PROBLEM: Copy every line of the listing that holds the string "Blender".

DATA SUPPLIED:
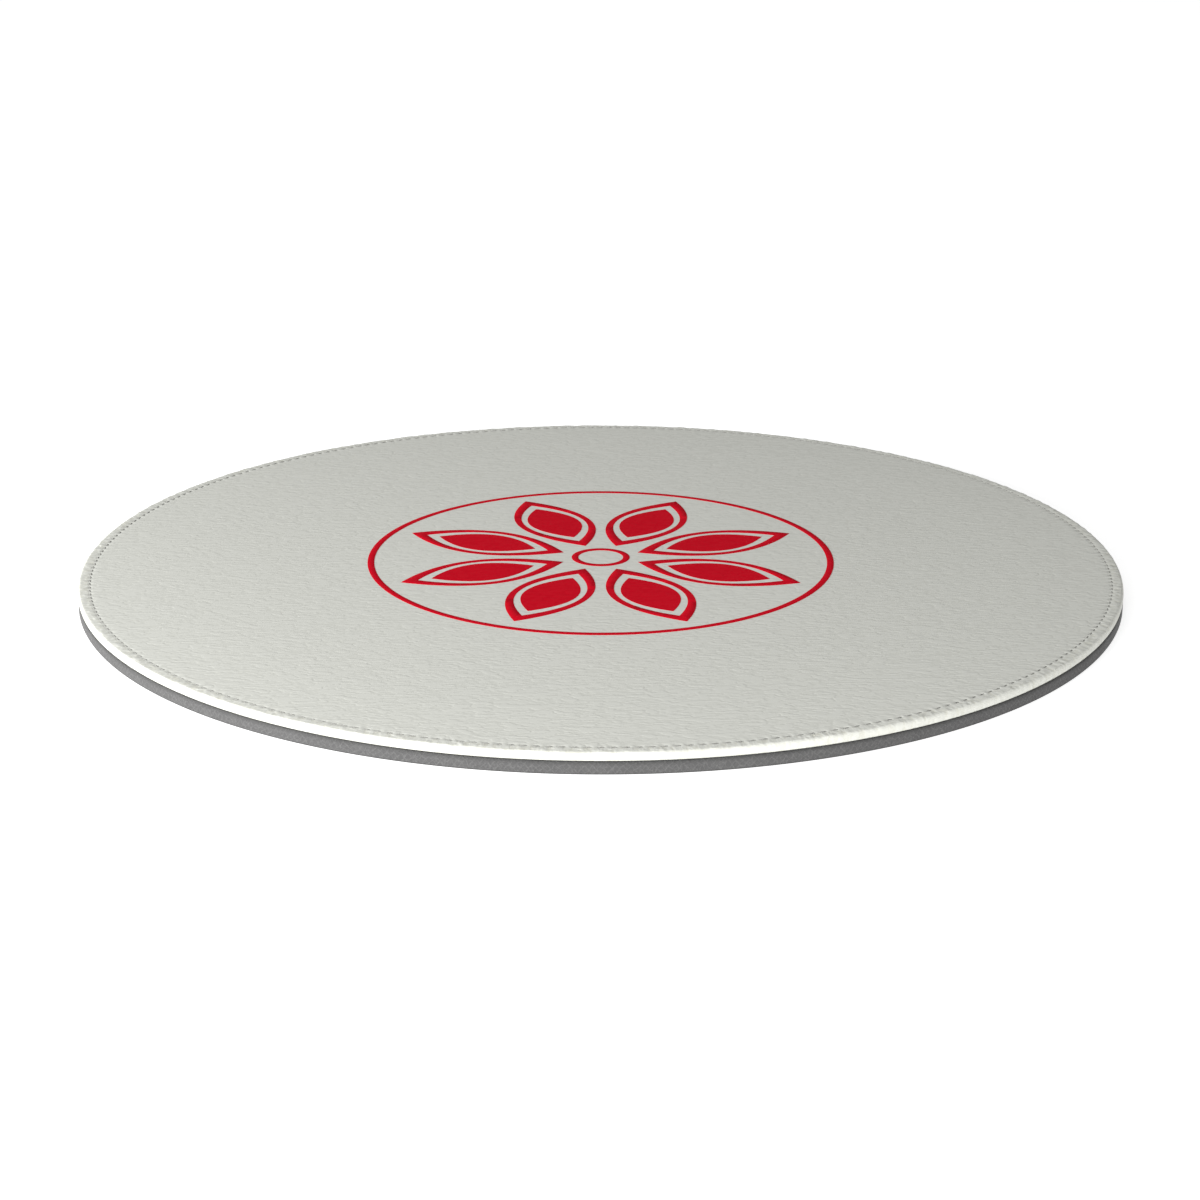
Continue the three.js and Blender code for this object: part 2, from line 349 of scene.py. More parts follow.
# Embossed grain of coated leather: soft wrinkles that run sideways, their creases, and fine pores
def makeGrainGroup():
    tree, given, result = newTree("leatherGrain", "ShaderNodeTree", [
        ("Vector", "NodeSocketVector", None),
        ("Wrinkles Per Metre", "NodeSocketFloat", 720),
        ("Sideways Share", "NodeSocketFloat", 0.38),  # wrinkle count along X against that along Y
        ("Crease Width", "NodeSocketFloat", 0.1),
        ("Pebble Share", "NodeSocketFloat", 0.5),
        ("Pores Per Metre", "NodeSocketFloat", 2600),
        ("Pore Share", "NodeSocketFloat", 0.12),
        ("Mottles Per Metre", "NodeSocketFloat", 28),
    ], [("Height", "NodeSocketFloat"), ("Crease", "NodeSocketFloat"), ("Mottle", "NodeSocketFloat")])
    share = addNode(tree, "ShaderNodeCombineXYZ", X=given["Sideways Share"], Y=1.0, Z=1.0).outputs[0]
    stretched = vectorCalc(tree, "MULTIPLY", given["Vector"], share)
    wrinkles = noise(tree, stretched, given["Wrinkles Per Metre"], detail=2.0, Roughness=0.45)
    fromCrease = calc(tree, "ABSOLUTE", calc(tree, "SUBTRACT", wrinkles, 0.5))
    pebble = ease(tree, fromCrease, 0.0, given["Crease Width"])
    pores = noise(tree, given["Vector"], given["Pores Per Metre"], detail=2.0)
    height = calc(tree, "ADD", product(tree, pebble, given["Pebble Share"]), wrinkles)
    height = calc(tree, "ADD", height, product(tree, pores, given["Pore Share"]))
    tree.links.new(height, result["Height"])
    tree.links.new(calc(tree, "SUBTRACT", 1.0, pebble), result["Crease"])
    tree.links.new(noise(tree, given["Vector"], given["Mottles Per Metre"], detail=3.0), result["Mottle"])
    return tree


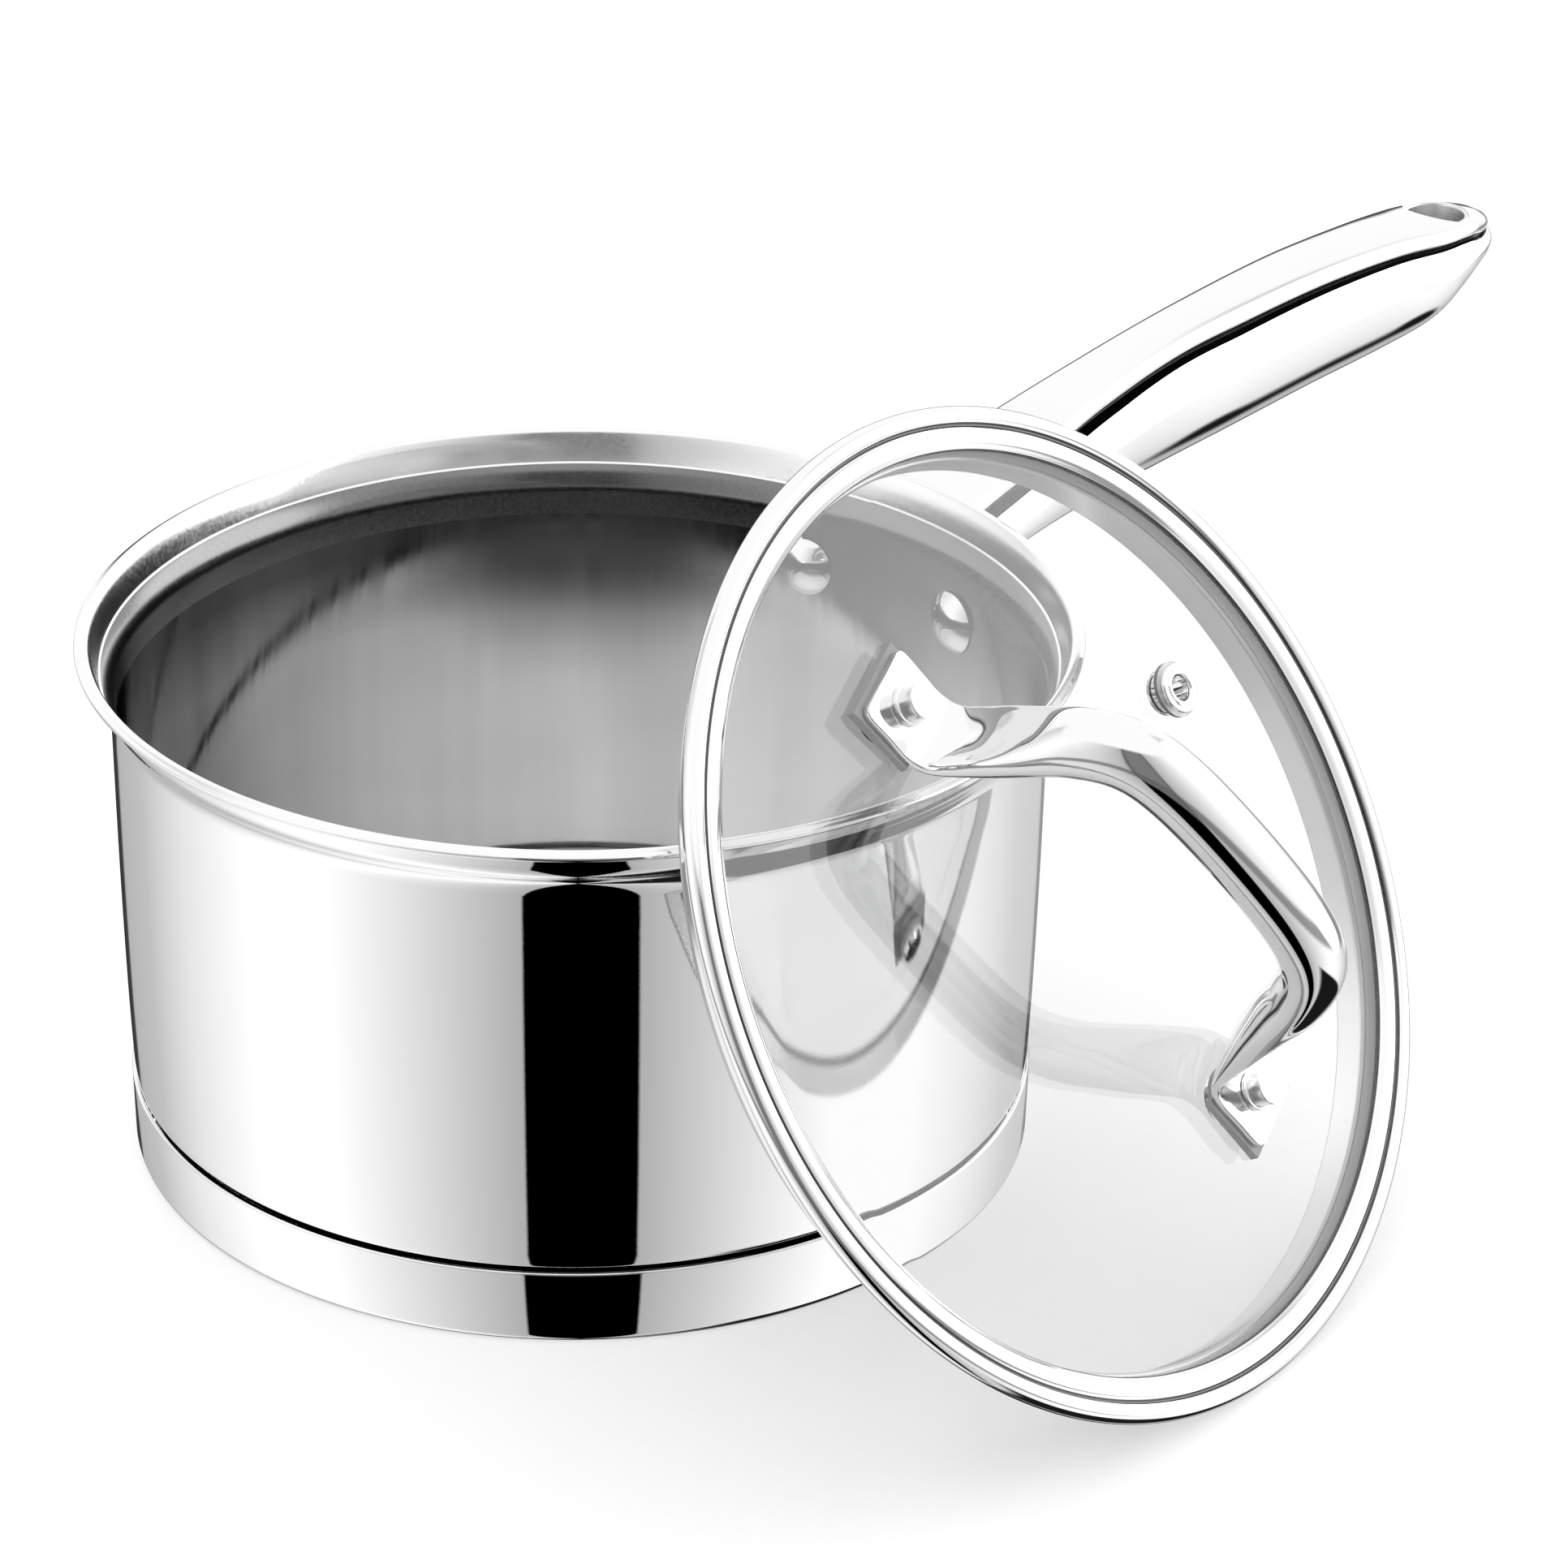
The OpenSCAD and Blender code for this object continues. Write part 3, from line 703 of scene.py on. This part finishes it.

ANSWER TO THIS TASK:
Continue the three.js and Blender code for this object: part 2, from line 349 of scene.py. More parts follow.
The OpenSCAD and Blender code for this object continues. Write part 3, from line 703 of scene.py on. This part finishes it.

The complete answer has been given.